Shadows are dark features in optical imagery, and because the segmentation of such imagery is mainly based on the spectral structure of the image [36], shadow influences the segmentation of surrounding areas. Furthermore, shadow is an important factor that reduces the spectral values of the shaded objects and thus influences the land cover classification [37]. For this, it should first be extracted and excluded from the subsequent classification. Later, the area under shadow will be assigned to parking lots or buildings based on its adjacency to these classes. As mentioned, we only considered the shadow of buildings and not those from trees, since trees’ shadows were included in the class of either trees or grass.

Regarding the spectral and spatial properties of shadow, two spectral (NDWI and Brightness) and two morphological features (Density and Area) of image objects were used in classifying the shadow areas.The normalized difference water index (NDWI) [38] is a metric used for masking out black bodies (water and shadow) in VHR imagery [39] and is defined as follows [38]:

NDWI = (G - NIR) / (G + NIR)

(3)

where G is the mean value of all pixels (within the boundary of each object) in each level of segmentation for the band green. If only the spectral features of objects are utilized for extraction of shadow areas, some buildings, and especially small black roofed houses, are also misclassified as shadow. Thus, shadows extracted by spectral measures, must be refined to exclude spectrally similar non-shadow areas. This is feasible by employing the morphological features in the classification decision. As mentioned, Density and Area of objects were used as the morphological features to refine the shadow areas. In eCognition, the Density feature describes the distribution, in space, of the pixels of an object and is calculated by the Area of the object divided by the approximated average of the major and minor axes of the ellipse fitted to the object [28]. Area is the number of pixels forming an image object. The size of shadows in optical imagery depends primarily on the height of objects but also on the sun elevation angle [40].In our study area (a typical North American small city), majority of buildings are two to three stories high. Therefore, shadows are normally small features compared to surrounding features such as buildings and parking lots, and thus objects in the first level of segmentation better represent shadow areas.

3.2.4. Parking Lots

Having extracted vegetation and shadows, they are excluded from the subsequent processes in the rule-set hierarchy.

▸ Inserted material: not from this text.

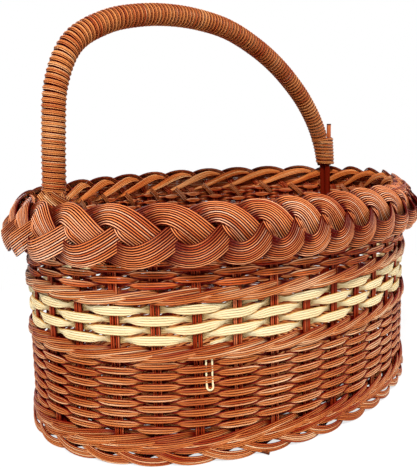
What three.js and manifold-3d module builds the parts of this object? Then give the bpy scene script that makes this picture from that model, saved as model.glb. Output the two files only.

Objects in the first level of segmentation do not represent the boundaries of impervious land cover types. Because of the relatively large size of parking lots, objects in the third level were chosen for the subsequent classification process. Parking lots and roads are spectrally similar because the same materials (e.g., asphalt, gravel, etc.) are used in their construction. Parking lots and buildings are also similar in terms of their morphological features such as shape and extent. Therefore, extracting the parking lots solely based on the information of the image does not yield promising results. The SH layer which contains points in areas other than those with roads and buildings was utilized to help the classifier in distinguishing parking lots from roads and buildings. For classifying parking lots, the SH layer was intersected with the objects in level 3. A threshold of three points within each object was set (by visual inspection) to extract objects containing three or more height points and to classify them as parking lots. Furthermore, due to the misregistration between the VHR imagery and SH layer, roads which are neighboring parking lots may be misclassified as parking lots. Therefore, another criterion was defined based on the Extent feature of objects to reduce the possible misclassification of roads as parking lots. The ratio between the length and width of the main line of each object’s skeleton [28],which has a high value for roads and a low value for parking lots, was considered as an Extent feature for parking lot classification as seen in the flowchart of the method in Figure 3.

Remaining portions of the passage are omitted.